Nearby Flowers Vineyards & Winery is donating 15% of its bottle sales this month to Every Mother Counts, a nonprofit dedicated to making childbirth safer for mothers everywhere.

“It supports frontline workers particularly as we’re going through COVID,” said Leslie Sullivan, Flowers marketing director.

Flowers has a $55 bottle of 2018 estate pinot noir that has “dark berry, cranberry, rhubarb flavors with black tea and forest floor notes,” Sullivan said.

Flowers Winery has estate vineyards along the ridge tops of the Sonoma Coast just north of Jenner. Virtual tastings are available on its website and curbside pickup is at its House of Flowers, a luxurious indoor and outdoor food and wine tasting room that opened last June in Healdsburg.

There’s a variety of flavors in wine from the Sonoma Coast - and with microclimates up and down the coast, no two pinots are the same.

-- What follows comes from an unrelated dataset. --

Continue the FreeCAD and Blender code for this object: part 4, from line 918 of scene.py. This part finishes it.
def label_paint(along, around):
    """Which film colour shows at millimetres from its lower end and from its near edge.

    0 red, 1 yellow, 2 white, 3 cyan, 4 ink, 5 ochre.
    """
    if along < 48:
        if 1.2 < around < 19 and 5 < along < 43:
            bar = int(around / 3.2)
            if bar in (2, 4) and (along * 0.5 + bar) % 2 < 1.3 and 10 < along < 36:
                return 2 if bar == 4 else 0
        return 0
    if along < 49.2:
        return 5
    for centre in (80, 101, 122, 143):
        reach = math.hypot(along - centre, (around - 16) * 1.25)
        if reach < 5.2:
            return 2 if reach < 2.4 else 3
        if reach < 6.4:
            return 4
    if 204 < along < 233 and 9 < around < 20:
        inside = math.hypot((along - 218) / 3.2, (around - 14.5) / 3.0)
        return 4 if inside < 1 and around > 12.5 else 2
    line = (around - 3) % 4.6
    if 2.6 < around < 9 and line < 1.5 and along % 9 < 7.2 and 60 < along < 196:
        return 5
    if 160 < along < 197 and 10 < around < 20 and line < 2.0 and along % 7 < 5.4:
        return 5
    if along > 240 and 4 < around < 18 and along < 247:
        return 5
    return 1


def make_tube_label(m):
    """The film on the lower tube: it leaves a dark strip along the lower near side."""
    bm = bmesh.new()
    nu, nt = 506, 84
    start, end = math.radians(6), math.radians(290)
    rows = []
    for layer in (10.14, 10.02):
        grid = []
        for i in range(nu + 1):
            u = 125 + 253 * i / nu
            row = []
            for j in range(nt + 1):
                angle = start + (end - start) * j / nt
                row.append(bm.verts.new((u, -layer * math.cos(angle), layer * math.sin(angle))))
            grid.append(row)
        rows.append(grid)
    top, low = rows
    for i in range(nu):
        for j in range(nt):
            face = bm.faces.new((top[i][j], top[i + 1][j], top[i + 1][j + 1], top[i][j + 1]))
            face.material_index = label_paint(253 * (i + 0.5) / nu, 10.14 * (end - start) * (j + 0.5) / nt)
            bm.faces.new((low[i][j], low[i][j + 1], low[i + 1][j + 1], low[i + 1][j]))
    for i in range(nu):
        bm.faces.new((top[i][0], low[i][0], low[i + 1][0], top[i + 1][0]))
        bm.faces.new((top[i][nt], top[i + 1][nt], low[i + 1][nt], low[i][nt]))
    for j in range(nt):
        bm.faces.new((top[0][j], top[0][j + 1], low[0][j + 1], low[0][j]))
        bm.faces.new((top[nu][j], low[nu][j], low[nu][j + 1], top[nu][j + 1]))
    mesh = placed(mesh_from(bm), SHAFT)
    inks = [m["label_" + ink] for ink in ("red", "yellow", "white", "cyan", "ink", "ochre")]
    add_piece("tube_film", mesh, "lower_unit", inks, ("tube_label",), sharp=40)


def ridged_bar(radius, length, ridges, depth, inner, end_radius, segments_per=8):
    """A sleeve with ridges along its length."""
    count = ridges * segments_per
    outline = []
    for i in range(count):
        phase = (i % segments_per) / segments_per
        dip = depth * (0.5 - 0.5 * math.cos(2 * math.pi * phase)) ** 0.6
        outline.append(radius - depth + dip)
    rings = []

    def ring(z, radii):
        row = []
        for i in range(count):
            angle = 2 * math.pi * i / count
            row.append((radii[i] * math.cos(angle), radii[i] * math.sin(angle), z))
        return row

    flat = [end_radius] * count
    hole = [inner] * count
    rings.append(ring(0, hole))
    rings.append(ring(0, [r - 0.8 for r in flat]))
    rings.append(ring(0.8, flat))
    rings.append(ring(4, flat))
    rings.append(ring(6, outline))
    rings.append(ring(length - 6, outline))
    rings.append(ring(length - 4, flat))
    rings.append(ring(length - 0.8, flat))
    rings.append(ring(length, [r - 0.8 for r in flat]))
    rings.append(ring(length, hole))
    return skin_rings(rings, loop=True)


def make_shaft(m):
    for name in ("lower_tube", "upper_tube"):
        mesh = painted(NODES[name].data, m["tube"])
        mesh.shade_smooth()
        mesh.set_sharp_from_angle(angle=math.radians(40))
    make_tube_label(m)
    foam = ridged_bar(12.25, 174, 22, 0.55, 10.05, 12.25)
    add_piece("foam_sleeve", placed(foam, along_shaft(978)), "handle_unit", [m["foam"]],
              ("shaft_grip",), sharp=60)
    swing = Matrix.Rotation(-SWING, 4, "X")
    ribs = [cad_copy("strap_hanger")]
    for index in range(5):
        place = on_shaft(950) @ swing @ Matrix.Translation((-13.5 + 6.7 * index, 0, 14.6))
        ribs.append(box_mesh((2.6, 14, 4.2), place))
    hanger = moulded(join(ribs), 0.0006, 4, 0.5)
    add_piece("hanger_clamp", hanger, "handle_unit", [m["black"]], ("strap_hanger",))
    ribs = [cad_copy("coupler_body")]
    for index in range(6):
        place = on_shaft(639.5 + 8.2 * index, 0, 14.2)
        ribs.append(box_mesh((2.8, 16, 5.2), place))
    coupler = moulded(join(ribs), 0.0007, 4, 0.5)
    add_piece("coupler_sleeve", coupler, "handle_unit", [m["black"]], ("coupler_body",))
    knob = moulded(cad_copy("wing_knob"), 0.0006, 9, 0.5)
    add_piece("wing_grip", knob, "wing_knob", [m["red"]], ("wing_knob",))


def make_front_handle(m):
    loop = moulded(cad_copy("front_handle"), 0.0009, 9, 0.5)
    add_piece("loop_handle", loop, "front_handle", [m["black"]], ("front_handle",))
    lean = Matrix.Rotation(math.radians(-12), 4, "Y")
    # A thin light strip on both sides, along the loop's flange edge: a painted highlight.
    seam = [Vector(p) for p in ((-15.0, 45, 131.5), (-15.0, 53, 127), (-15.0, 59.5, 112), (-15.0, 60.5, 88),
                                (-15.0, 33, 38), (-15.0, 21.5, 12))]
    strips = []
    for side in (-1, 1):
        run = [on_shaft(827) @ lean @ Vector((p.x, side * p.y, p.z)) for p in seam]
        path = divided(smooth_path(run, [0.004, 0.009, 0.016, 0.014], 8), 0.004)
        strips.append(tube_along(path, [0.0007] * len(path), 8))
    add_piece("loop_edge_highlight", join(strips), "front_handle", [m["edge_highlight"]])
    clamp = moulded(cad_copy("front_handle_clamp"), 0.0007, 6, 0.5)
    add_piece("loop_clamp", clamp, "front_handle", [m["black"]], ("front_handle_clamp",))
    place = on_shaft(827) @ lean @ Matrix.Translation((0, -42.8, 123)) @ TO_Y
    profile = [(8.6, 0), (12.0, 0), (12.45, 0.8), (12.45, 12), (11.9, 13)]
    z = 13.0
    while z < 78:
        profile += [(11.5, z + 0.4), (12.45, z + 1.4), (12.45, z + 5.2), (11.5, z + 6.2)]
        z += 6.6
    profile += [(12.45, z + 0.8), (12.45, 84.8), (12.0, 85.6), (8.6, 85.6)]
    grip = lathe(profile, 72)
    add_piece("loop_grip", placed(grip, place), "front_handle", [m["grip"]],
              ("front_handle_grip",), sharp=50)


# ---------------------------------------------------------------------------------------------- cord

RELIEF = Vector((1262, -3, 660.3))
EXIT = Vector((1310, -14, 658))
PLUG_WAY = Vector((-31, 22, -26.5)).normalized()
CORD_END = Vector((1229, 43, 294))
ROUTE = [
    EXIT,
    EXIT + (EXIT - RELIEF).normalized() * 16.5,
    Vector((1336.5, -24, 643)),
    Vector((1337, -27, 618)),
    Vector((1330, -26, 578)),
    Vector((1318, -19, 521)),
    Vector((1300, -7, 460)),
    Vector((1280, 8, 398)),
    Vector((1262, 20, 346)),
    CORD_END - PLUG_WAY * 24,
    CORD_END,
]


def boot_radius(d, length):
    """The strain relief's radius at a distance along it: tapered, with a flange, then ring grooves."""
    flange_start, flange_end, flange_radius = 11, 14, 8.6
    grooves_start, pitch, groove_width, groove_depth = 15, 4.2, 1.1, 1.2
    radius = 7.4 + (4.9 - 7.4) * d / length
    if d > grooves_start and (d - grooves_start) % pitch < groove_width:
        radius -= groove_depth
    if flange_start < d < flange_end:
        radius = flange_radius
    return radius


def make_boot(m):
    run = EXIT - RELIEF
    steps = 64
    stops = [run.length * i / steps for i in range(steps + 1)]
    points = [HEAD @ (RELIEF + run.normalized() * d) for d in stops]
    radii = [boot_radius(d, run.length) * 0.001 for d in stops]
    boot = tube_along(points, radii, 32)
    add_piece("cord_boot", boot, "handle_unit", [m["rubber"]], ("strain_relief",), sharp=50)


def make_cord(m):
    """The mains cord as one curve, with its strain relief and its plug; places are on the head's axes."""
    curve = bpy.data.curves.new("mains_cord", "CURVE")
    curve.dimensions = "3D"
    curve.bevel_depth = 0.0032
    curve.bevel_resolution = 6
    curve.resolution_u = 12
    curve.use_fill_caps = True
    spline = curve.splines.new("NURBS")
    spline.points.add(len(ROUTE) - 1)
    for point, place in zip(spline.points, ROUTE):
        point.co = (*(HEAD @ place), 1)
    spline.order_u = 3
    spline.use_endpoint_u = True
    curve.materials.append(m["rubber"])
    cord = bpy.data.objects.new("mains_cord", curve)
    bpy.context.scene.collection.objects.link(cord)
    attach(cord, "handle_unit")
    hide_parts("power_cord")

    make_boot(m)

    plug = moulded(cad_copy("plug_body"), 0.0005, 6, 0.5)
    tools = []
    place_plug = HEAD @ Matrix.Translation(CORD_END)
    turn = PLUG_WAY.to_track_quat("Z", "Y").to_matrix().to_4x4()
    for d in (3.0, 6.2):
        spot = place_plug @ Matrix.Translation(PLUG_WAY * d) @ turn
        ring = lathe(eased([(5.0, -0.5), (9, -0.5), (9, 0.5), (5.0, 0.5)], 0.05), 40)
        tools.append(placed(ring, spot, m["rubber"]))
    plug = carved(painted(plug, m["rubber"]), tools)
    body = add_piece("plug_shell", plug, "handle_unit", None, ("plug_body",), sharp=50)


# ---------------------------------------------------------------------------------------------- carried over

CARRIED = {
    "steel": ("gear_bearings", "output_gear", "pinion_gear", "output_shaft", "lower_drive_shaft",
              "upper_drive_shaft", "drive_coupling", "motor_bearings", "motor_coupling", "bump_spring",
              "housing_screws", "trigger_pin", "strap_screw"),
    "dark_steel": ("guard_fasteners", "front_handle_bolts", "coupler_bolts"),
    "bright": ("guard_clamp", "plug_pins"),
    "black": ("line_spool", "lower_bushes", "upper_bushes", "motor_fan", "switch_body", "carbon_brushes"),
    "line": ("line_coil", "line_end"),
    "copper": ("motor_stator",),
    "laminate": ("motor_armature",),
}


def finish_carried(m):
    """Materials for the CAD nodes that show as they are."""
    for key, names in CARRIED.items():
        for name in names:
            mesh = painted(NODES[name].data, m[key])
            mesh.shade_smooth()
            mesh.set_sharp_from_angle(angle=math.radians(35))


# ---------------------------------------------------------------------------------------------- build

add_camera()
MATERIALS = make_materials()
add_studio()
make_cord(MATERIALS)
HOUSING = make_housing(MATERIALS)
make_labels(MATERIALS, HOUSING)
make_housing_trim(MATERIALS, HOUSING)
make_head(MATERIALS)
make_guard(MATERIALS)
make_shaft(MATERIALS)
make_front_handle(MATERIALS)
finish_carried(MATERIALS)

Schoenfeld at Wild Hog said his pinot noir tends to be full-bodied. For west Sonoma Coast wines at Flowers, there’s a minerality imparted by proximity to the ocean, cool winds and a longer growing season.

“Our wines tend to be lighter with more pronounced but nuanced floral aromatics and supple tannins,” Sullivan said.

Another Sonoma Coast winery that offers virtual tastings is Peay Vineyards, which doesn’t have a public tasting room but did tastings by appointment before the stay-at-home order was issued. Tastings are now offered over Zoom.

“This is not just necessary right now, but actually a great way for us to interact with existing customers,” said Andy Peay, sales and marketing. “On Zoom I’m seeing the faces for these names that I’ve emailed or written letters to over decades, frankly. I love it.”

About half Peay’s wines sales were direct-to-consumer through its mailing list. The spring line was released this year and has done well, Peay said.

But about 40% of the business used to be restaurant distributors around the country.

“We’ve sent a little bit of wine out, but for the most part, those sales are not going to happen this spring,” he said of restaurant distributors. “That’s been tough.”

When the coronavirus shutdown began, Peay said his winery told restaurants and distributors accounts that payments could be put on hold until the fall in hopes that there will be some reopening by then.

“We’re going to put off our fall release of our wines and distribution to the next spring and give people time to breathe and catch up,” he said.

Peay recommends first-time customers try Sonoma Coast pinot noir and chardonnay, starting at $44 a bottle. The pinots are all made from estate grapes from its coastal vineyard in Annapolis. There’s also a second label they make, Cep Vineyards, using grapes from the Russian River Valley for bottles in the $20 to $30 range.

Pickup is at their winery in Cloverdale, but they also deliver in Sonoma County within an hour’s drive.

He anticipates an influx of local tourism from the Bay area this summer as people are unable to travel nationally or internationally during this pandemic.

“I am hopeful that things will be able to rebound, but it’s hard to say. I don’t think that anybody’s really been through anything like this before,” Sullivan said. “The more that we can support each other and adapt and hopefully be Innovative, I think that the wine industry will find a way.”